How temperature changes the chart
Cold reduces available cranking power even when resting voltage looks acceptable. A battery at 12.4V on a mild autumn day may struggle at 2°C. That is one reason UK drivers benefit from monitoring trends through winter rather than checking voltage once in September.
When a voltage chart is not enough
Voltage tells you state of charge, not always state of health. A failing battery can hold acceptable resting voltage yet collapse under load. Signs you need deeper testing include:
- Slow or laboured cranking in cold weather
- Voltage that drops overnight without obvious cause
- Repeated need for jump starts despite charging
- Start-stop system disabling itself
In those cases, combine voltage tracking with load testing or fit a Bluetooth monitor that records cranking dips automatically.
Practical tips for accurate readings
- Switch off loads and wait at least 4–6 hours after driving before a resting reading
- Clean corroded terminals — poor contact skews results
- Measure directly at the battery posts, not a remote jump point
- Log readings over days; one snapshot rarely tells the full story
Recommended next step for UK motorists
If your car sits unused, covers mostly short trips, or you simply want fewer surprises, a fit-and-forget monitor beats occasional multimeter checks. The ANCEL BM300 Pro costs £61.61 on ProBattery with free UK delivery and includes low-voltage alarms, cranking tests and Bluetooth 5.3 app connectivity.
Shop the ANCEL BM300 Pro — monitor voltage trends from your phone →
Frequently asked questions
Is 12.2V OK for a car battery?
At rest, 12.2V suggests the battery is roughly half charged. It may start the car today, but you should recharge soon and investigate if it keeps dropping — especially before winter.
What voltage means a car battery is dead?

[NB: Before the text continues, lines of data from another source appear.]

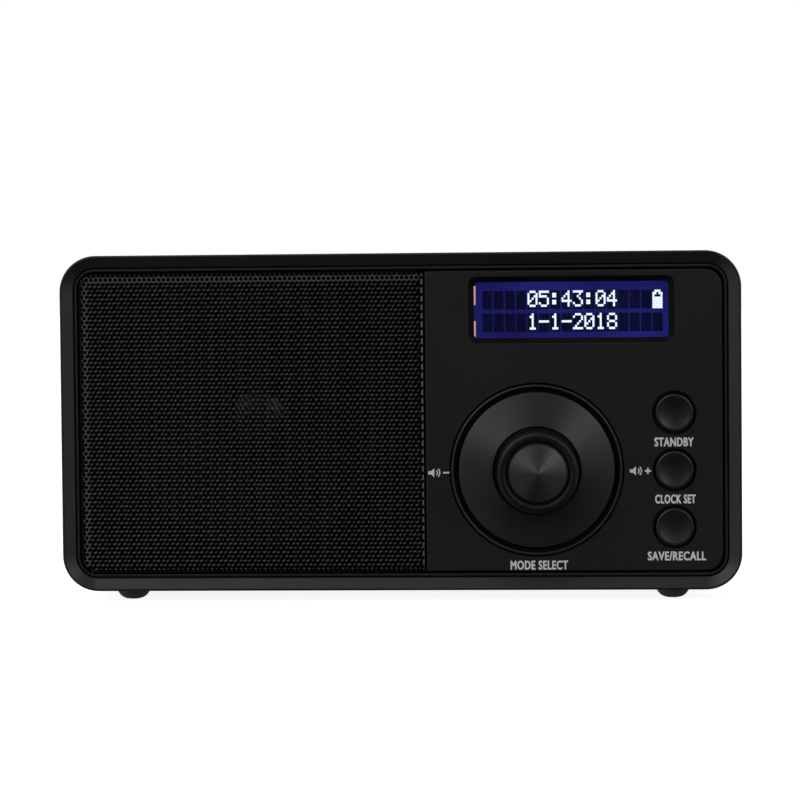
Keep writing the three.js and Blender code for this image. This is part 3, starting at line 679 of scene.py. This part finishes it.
# ---- loudspeaker behind the grille -----------------------------------------
o = (SX, PANEL_Y, SZ)
cone = revolve("speaker_cone_skin", [(29.6, 6.3), (29.6, 6.9), (11, 18.6), (11, 18.0)] + [(11 + 18.6 * t, 18.0 - 11.7 * (0.82 * t + 0.18 * t * t)) for t in [i / 12 for i in range(1, 12)]], o, closed=True)
dress(cone, "root", PAPER, ["speaker_cone"])
roll = [(32.1 + 2.0 * cos(math.radians(180 - 180 * i / 10)), 6.0 - 1.5 * sin(math.radians(180 - 180 * i / 10))) for i in range(11)]
roll_in = [(32.1 + 1.6 * cos(math.radians(180 * i / 10)), 6.2 - 1.2 * sin(math.radians(180 * i / 10))) for i in range(11)]
dress(revolve("speaker_surround_skin", roll + [(34.5, 6.05), (34.5, 6.25)] + roll_in + [(29.9, 6.5), (29.9, 6.2)], o, closed=True), "root", FOAM, ["speaker_surround"])
R = 15.6
cap_pts = [(R * sin(a), 12.4 + R - R * cos(a)) for a in [math.asin(10.6 / R) * i / 16 for i in range(17)]]
cap_in = [(max(R - 0.5, 0) * sin(a), 12.4 + R - (R - 0.5) * cos(a)) for a in [math.asin(10.6 / R) * i / 16 for i in range(16, -1, -1)]]
dress(revolve("speaker_dust_cap_skin", cap_pts + cap_in, o), "root", DOME, ["speaker_dust_cap"])

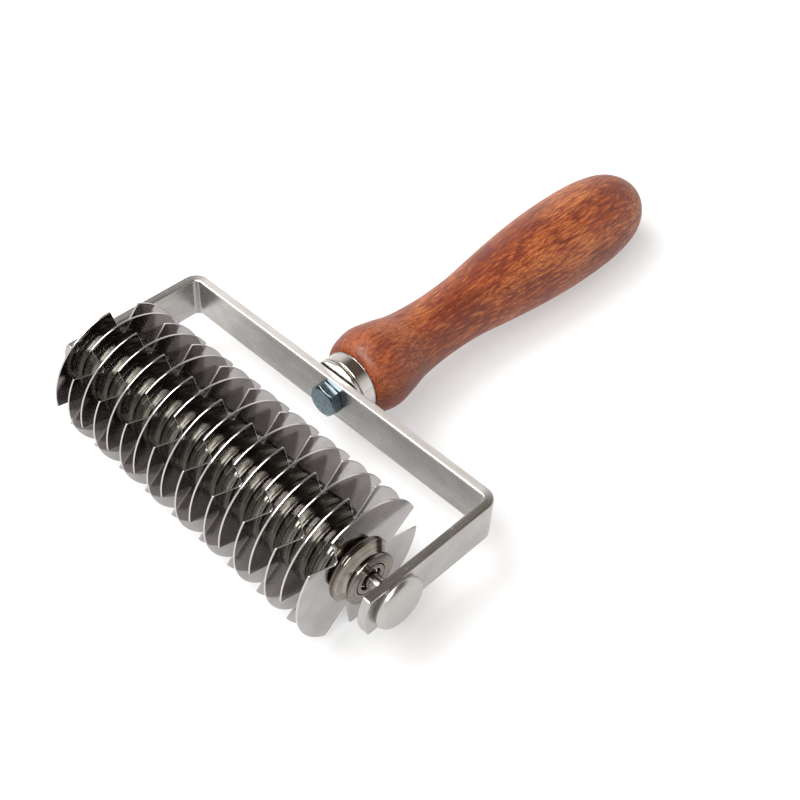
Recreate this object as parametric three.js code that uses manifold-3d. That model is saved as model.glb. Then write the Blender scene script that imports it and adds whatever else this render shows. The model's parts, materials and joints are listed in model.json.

Below 12.0V at rest usually means deeply discharged. The battery may still be recoverable with a proper charger, but repeated deep discharge often indicates it is nearing end of life.
Can I use this chart for leisure or marine 12V batteries?
The resting ranges are similar for lead-acid leisure batteries, but usage patterns differ. Leisure setups often benefit from shunt-based monitors that track amp-hours in and out, not voltage alone.